Many American manufacturers and retailers have been critical of the effect of the tariffs. In seven days of hearings that concluded on Tuesday, businesses including toymakers, book publishers and purveyors of fireworks testified that the tariffs would raise their costs and damage the health of their businesses.

American farmers, a key source of support for the president in the 2020 election, have also been hit hard by Chinese retaliation. Farmers are “one of the casualties” of the trade war, Sonny Perdue, the agriculture secretary, told CNN in an interview on Tuesday. “I think a deal can be made, and it may be done quickly,” he said.

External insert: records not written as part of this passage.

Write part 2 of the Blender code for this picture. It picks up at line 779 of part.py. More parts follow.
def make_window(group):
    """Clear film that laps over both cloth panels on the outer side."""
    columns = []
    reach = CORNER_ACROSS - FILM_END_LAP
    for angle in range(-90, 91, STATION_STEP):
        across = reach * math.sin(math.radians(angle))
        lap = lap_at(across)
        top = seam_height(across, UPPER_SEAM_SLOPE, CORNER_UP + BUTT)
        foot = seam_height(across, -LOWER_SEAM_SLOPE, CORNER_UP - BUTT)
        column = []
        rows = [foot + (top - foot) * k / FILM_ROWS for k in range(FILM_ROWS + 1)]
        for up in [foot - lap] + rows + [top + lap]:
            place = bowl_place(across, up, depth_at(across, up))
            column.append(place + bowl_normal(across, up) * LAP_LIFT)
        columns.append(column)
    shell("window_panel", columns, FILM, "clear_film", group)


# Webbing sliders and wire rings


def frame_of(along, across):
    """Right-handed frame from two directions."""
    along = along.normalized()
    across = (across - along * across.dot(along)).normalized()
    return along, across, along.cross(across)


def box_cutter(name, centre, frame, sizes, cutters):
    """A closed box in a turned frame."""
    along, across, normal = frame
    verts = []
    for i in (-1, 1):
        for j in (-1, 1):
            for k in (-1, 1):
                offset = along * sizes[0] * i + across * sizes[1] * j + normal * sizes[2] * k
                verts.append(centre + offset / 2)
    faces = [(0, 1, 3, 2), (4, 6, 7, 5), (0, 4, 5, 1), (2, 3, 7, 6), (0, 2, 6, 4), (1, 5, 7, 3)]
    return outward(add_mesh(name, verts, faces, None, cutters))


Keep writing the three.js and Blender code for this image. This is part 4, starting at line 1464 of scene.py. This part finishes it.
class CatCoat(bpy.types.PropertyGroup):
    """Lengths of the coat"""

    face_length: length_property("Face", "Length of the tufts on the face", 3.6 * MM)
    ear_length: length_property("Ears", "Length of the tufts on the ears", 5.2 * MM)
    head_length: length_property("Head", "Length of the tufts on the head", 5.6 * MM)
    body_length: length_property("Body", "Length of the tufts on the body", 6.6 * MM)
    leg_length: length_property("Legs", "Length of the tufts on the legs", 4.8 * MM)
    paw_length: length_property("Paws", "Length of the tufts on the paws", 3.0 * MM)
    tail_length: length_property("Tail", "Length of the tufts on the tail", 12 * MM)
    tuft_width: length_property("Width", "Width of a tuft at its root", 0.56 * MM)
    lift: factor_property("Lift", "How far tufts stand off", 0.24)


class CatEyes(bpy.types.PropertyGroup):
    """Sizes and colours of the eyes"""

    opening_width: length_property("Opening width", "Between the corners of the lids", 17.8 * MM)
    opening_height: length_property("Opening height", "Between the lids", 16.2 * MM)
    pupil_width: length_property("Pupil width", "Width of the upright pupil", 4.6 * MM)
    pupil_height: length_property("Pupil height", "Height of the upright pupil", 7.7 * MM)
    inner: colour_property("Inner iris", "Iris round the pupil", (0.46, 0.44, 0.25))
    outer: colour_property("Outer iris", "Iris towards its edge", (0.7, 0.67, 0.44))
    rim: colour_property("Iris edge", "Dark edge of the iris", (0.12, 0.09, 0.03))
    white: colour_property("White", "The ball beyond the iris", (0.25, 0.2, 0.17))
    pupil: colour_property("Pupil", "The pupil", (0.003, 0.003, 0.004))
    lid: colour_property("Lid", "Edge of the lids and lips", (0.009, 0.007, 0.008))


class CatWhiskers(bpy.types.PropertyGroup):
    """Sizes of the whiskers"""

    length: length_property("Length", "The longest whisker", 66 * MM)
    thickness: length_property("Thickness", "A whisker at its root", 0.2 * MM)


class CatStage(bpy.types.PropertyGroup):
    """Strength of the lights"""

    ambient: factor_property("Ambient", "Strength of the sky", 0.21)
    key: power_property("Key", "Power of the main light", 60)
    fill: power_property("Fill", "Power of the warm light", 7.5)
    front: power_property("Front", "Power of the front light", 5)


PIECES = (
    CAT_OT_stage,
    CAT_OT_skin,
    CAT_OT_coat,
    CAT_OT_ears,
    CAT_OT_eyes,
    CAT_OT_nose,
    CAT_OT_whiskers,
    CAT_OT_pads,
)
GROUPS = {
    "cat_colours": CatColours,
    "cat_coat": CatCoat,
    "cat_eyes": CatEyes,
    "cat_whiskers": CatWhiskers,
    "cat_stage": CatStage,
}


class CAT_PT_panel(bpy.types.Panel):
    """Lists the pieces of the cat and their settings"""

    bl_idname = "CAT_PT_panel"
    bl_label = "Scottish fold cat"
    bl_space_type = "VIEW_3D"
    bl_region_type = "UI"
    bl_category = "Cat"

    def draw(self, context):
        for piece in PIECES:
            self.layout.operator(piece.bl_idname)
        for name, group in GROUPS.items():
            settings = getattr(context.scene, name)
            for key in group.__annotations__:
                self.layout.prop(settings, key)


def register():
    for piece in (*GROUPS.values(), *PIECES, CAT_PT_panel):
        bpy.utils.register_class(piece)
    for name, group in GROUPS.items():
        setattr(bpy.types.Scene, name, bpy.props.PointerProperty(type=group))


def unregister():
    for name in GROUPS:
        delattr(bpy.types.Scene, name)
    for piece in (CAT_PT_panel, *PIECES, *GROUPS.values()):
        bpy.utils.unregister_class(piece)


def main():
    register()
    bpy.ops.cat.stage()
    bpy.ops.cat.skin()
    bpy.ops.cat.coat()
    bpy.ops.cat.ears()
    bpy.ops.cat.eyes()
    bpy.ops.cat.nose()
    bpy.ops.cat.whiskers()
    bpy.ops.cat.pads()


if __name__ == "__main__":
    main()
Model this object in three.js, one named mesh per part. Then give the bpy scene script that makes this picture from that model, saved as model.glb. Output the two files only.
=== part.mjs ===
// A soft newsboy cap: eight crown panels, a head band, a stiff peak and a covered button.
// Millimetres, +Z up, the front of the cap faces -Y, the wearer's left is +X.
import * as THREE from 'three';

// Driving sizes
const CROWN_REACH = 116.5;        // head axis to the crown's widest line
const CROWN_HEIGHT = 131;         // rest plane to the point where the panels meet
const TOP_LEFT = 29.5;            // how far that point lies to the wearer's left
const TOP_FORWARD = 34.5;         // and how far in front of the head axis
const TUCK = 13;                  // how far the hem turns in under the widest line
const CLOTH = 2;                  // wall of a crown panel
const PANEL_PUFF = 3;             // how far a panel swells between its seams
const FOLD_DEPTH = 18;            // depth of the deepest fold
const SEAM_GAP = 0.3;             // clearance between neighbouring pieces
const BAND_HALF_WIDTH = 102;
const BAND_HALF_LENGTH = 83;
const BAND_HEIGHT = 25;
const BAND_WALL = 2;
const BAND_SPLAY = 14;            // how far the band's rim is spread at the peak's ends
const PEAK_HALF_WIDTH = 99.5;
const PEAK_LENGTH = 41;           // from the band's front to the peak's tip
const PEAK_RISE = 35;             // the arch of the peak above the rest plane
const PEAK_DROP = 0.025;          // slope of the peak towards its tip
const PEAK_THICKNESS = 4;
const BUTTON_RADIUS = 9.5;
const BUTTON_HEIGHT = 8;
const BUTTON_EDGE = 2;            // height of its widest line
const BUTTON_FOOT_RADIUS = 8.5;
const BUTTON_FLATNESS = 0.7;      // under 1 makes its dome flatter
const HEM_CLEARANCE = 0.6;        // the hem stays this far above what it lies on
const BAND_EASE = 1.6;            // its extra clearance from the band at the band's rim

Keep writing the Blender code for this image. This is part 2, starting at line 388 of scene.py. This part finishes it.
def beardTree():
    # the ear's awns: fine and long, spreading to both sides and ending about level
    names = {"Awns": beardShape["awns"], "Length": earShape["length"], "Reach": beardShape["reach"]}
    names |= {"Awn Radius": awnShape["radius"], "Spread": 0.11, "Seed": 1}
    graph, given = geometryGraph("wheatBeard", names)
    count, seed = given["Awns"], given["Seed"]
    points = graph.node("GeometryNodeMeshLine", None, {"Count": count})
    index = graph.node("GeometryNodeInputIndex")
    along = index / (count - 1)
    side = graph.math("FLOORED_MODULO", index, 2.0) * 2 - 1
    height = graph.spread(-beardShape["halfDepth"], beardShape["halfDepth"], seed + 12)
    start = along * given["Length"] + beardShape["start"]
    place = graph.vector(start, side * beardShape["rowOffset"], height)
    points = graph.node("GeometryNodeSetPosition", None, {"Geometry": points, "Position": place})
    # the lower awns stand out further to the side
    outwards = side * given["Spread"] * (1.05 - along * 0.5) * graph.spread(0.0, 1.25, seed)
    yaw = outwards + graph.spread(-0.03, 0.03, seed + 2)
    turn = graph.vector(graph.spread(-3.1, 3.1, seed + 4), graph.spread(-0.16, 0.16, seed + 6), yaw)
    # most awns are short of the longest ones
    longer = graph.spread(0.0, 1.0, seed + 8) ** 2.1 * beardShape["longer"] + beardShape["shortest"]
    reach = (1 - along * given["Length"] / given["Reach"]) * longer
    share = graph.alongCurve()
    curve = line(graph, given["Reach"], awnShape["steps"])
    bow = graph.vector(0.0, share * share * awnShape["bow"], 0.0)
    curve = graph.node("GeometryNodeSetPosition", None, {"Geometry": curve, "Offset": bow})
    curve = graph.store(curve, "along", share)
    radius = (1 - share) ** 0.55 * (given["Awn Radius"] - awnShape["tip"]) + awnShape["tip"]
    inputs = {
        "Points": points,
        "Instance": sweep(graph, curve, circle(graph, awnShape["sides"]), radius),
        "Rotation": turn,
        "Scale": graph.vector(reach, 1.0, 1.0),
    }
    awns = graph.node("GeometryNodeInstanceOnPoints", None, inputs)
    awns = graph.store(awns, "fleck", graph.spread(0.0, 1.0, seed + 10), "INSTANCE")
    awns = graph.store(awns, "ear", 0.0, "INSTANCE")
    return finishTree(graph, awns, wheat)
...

Mr. Trump now faces a dilemma of whether it will be better politically to remain tough on China and risk further damage to the American economy from the trade war or whether he should settle for a partial deal that could expose him to criticism of being weak on China.

There is a strong belief in China — both inside and outside the government — that Mr. Trump needs a deal more than Mr. Xi, given the 2020 election.

Andy Mok, a trade specialist at the Center for China and Globalization, a Beijing research group that supports government policies, said there was “a hope” in China “that the U.S. will show some flexibility.”

“I think Trump is looking for a win to strengthen his chances in the election, but the trade war is also being understood by more sectors of the United States public,” Mr. Mok said.

On Wednesday, in the first 2020 Democratic presidential primary debate, four of the 10 candidates onstage named China as the greatest geopolitical threat.

“President Trump needs to look strong,” Joel Trachtman, a professor of international law at Tufts University’s Fletcher School of Law and Diplomacy.

But removing tariffs that have harmed businesses and slowed the economy could also reduce the risk of a recession coming before the presidential election, he added.

“Which force is stronger — the political forces versus the economic forces?” Mr. Trachtman asked. “It’s hard to say.”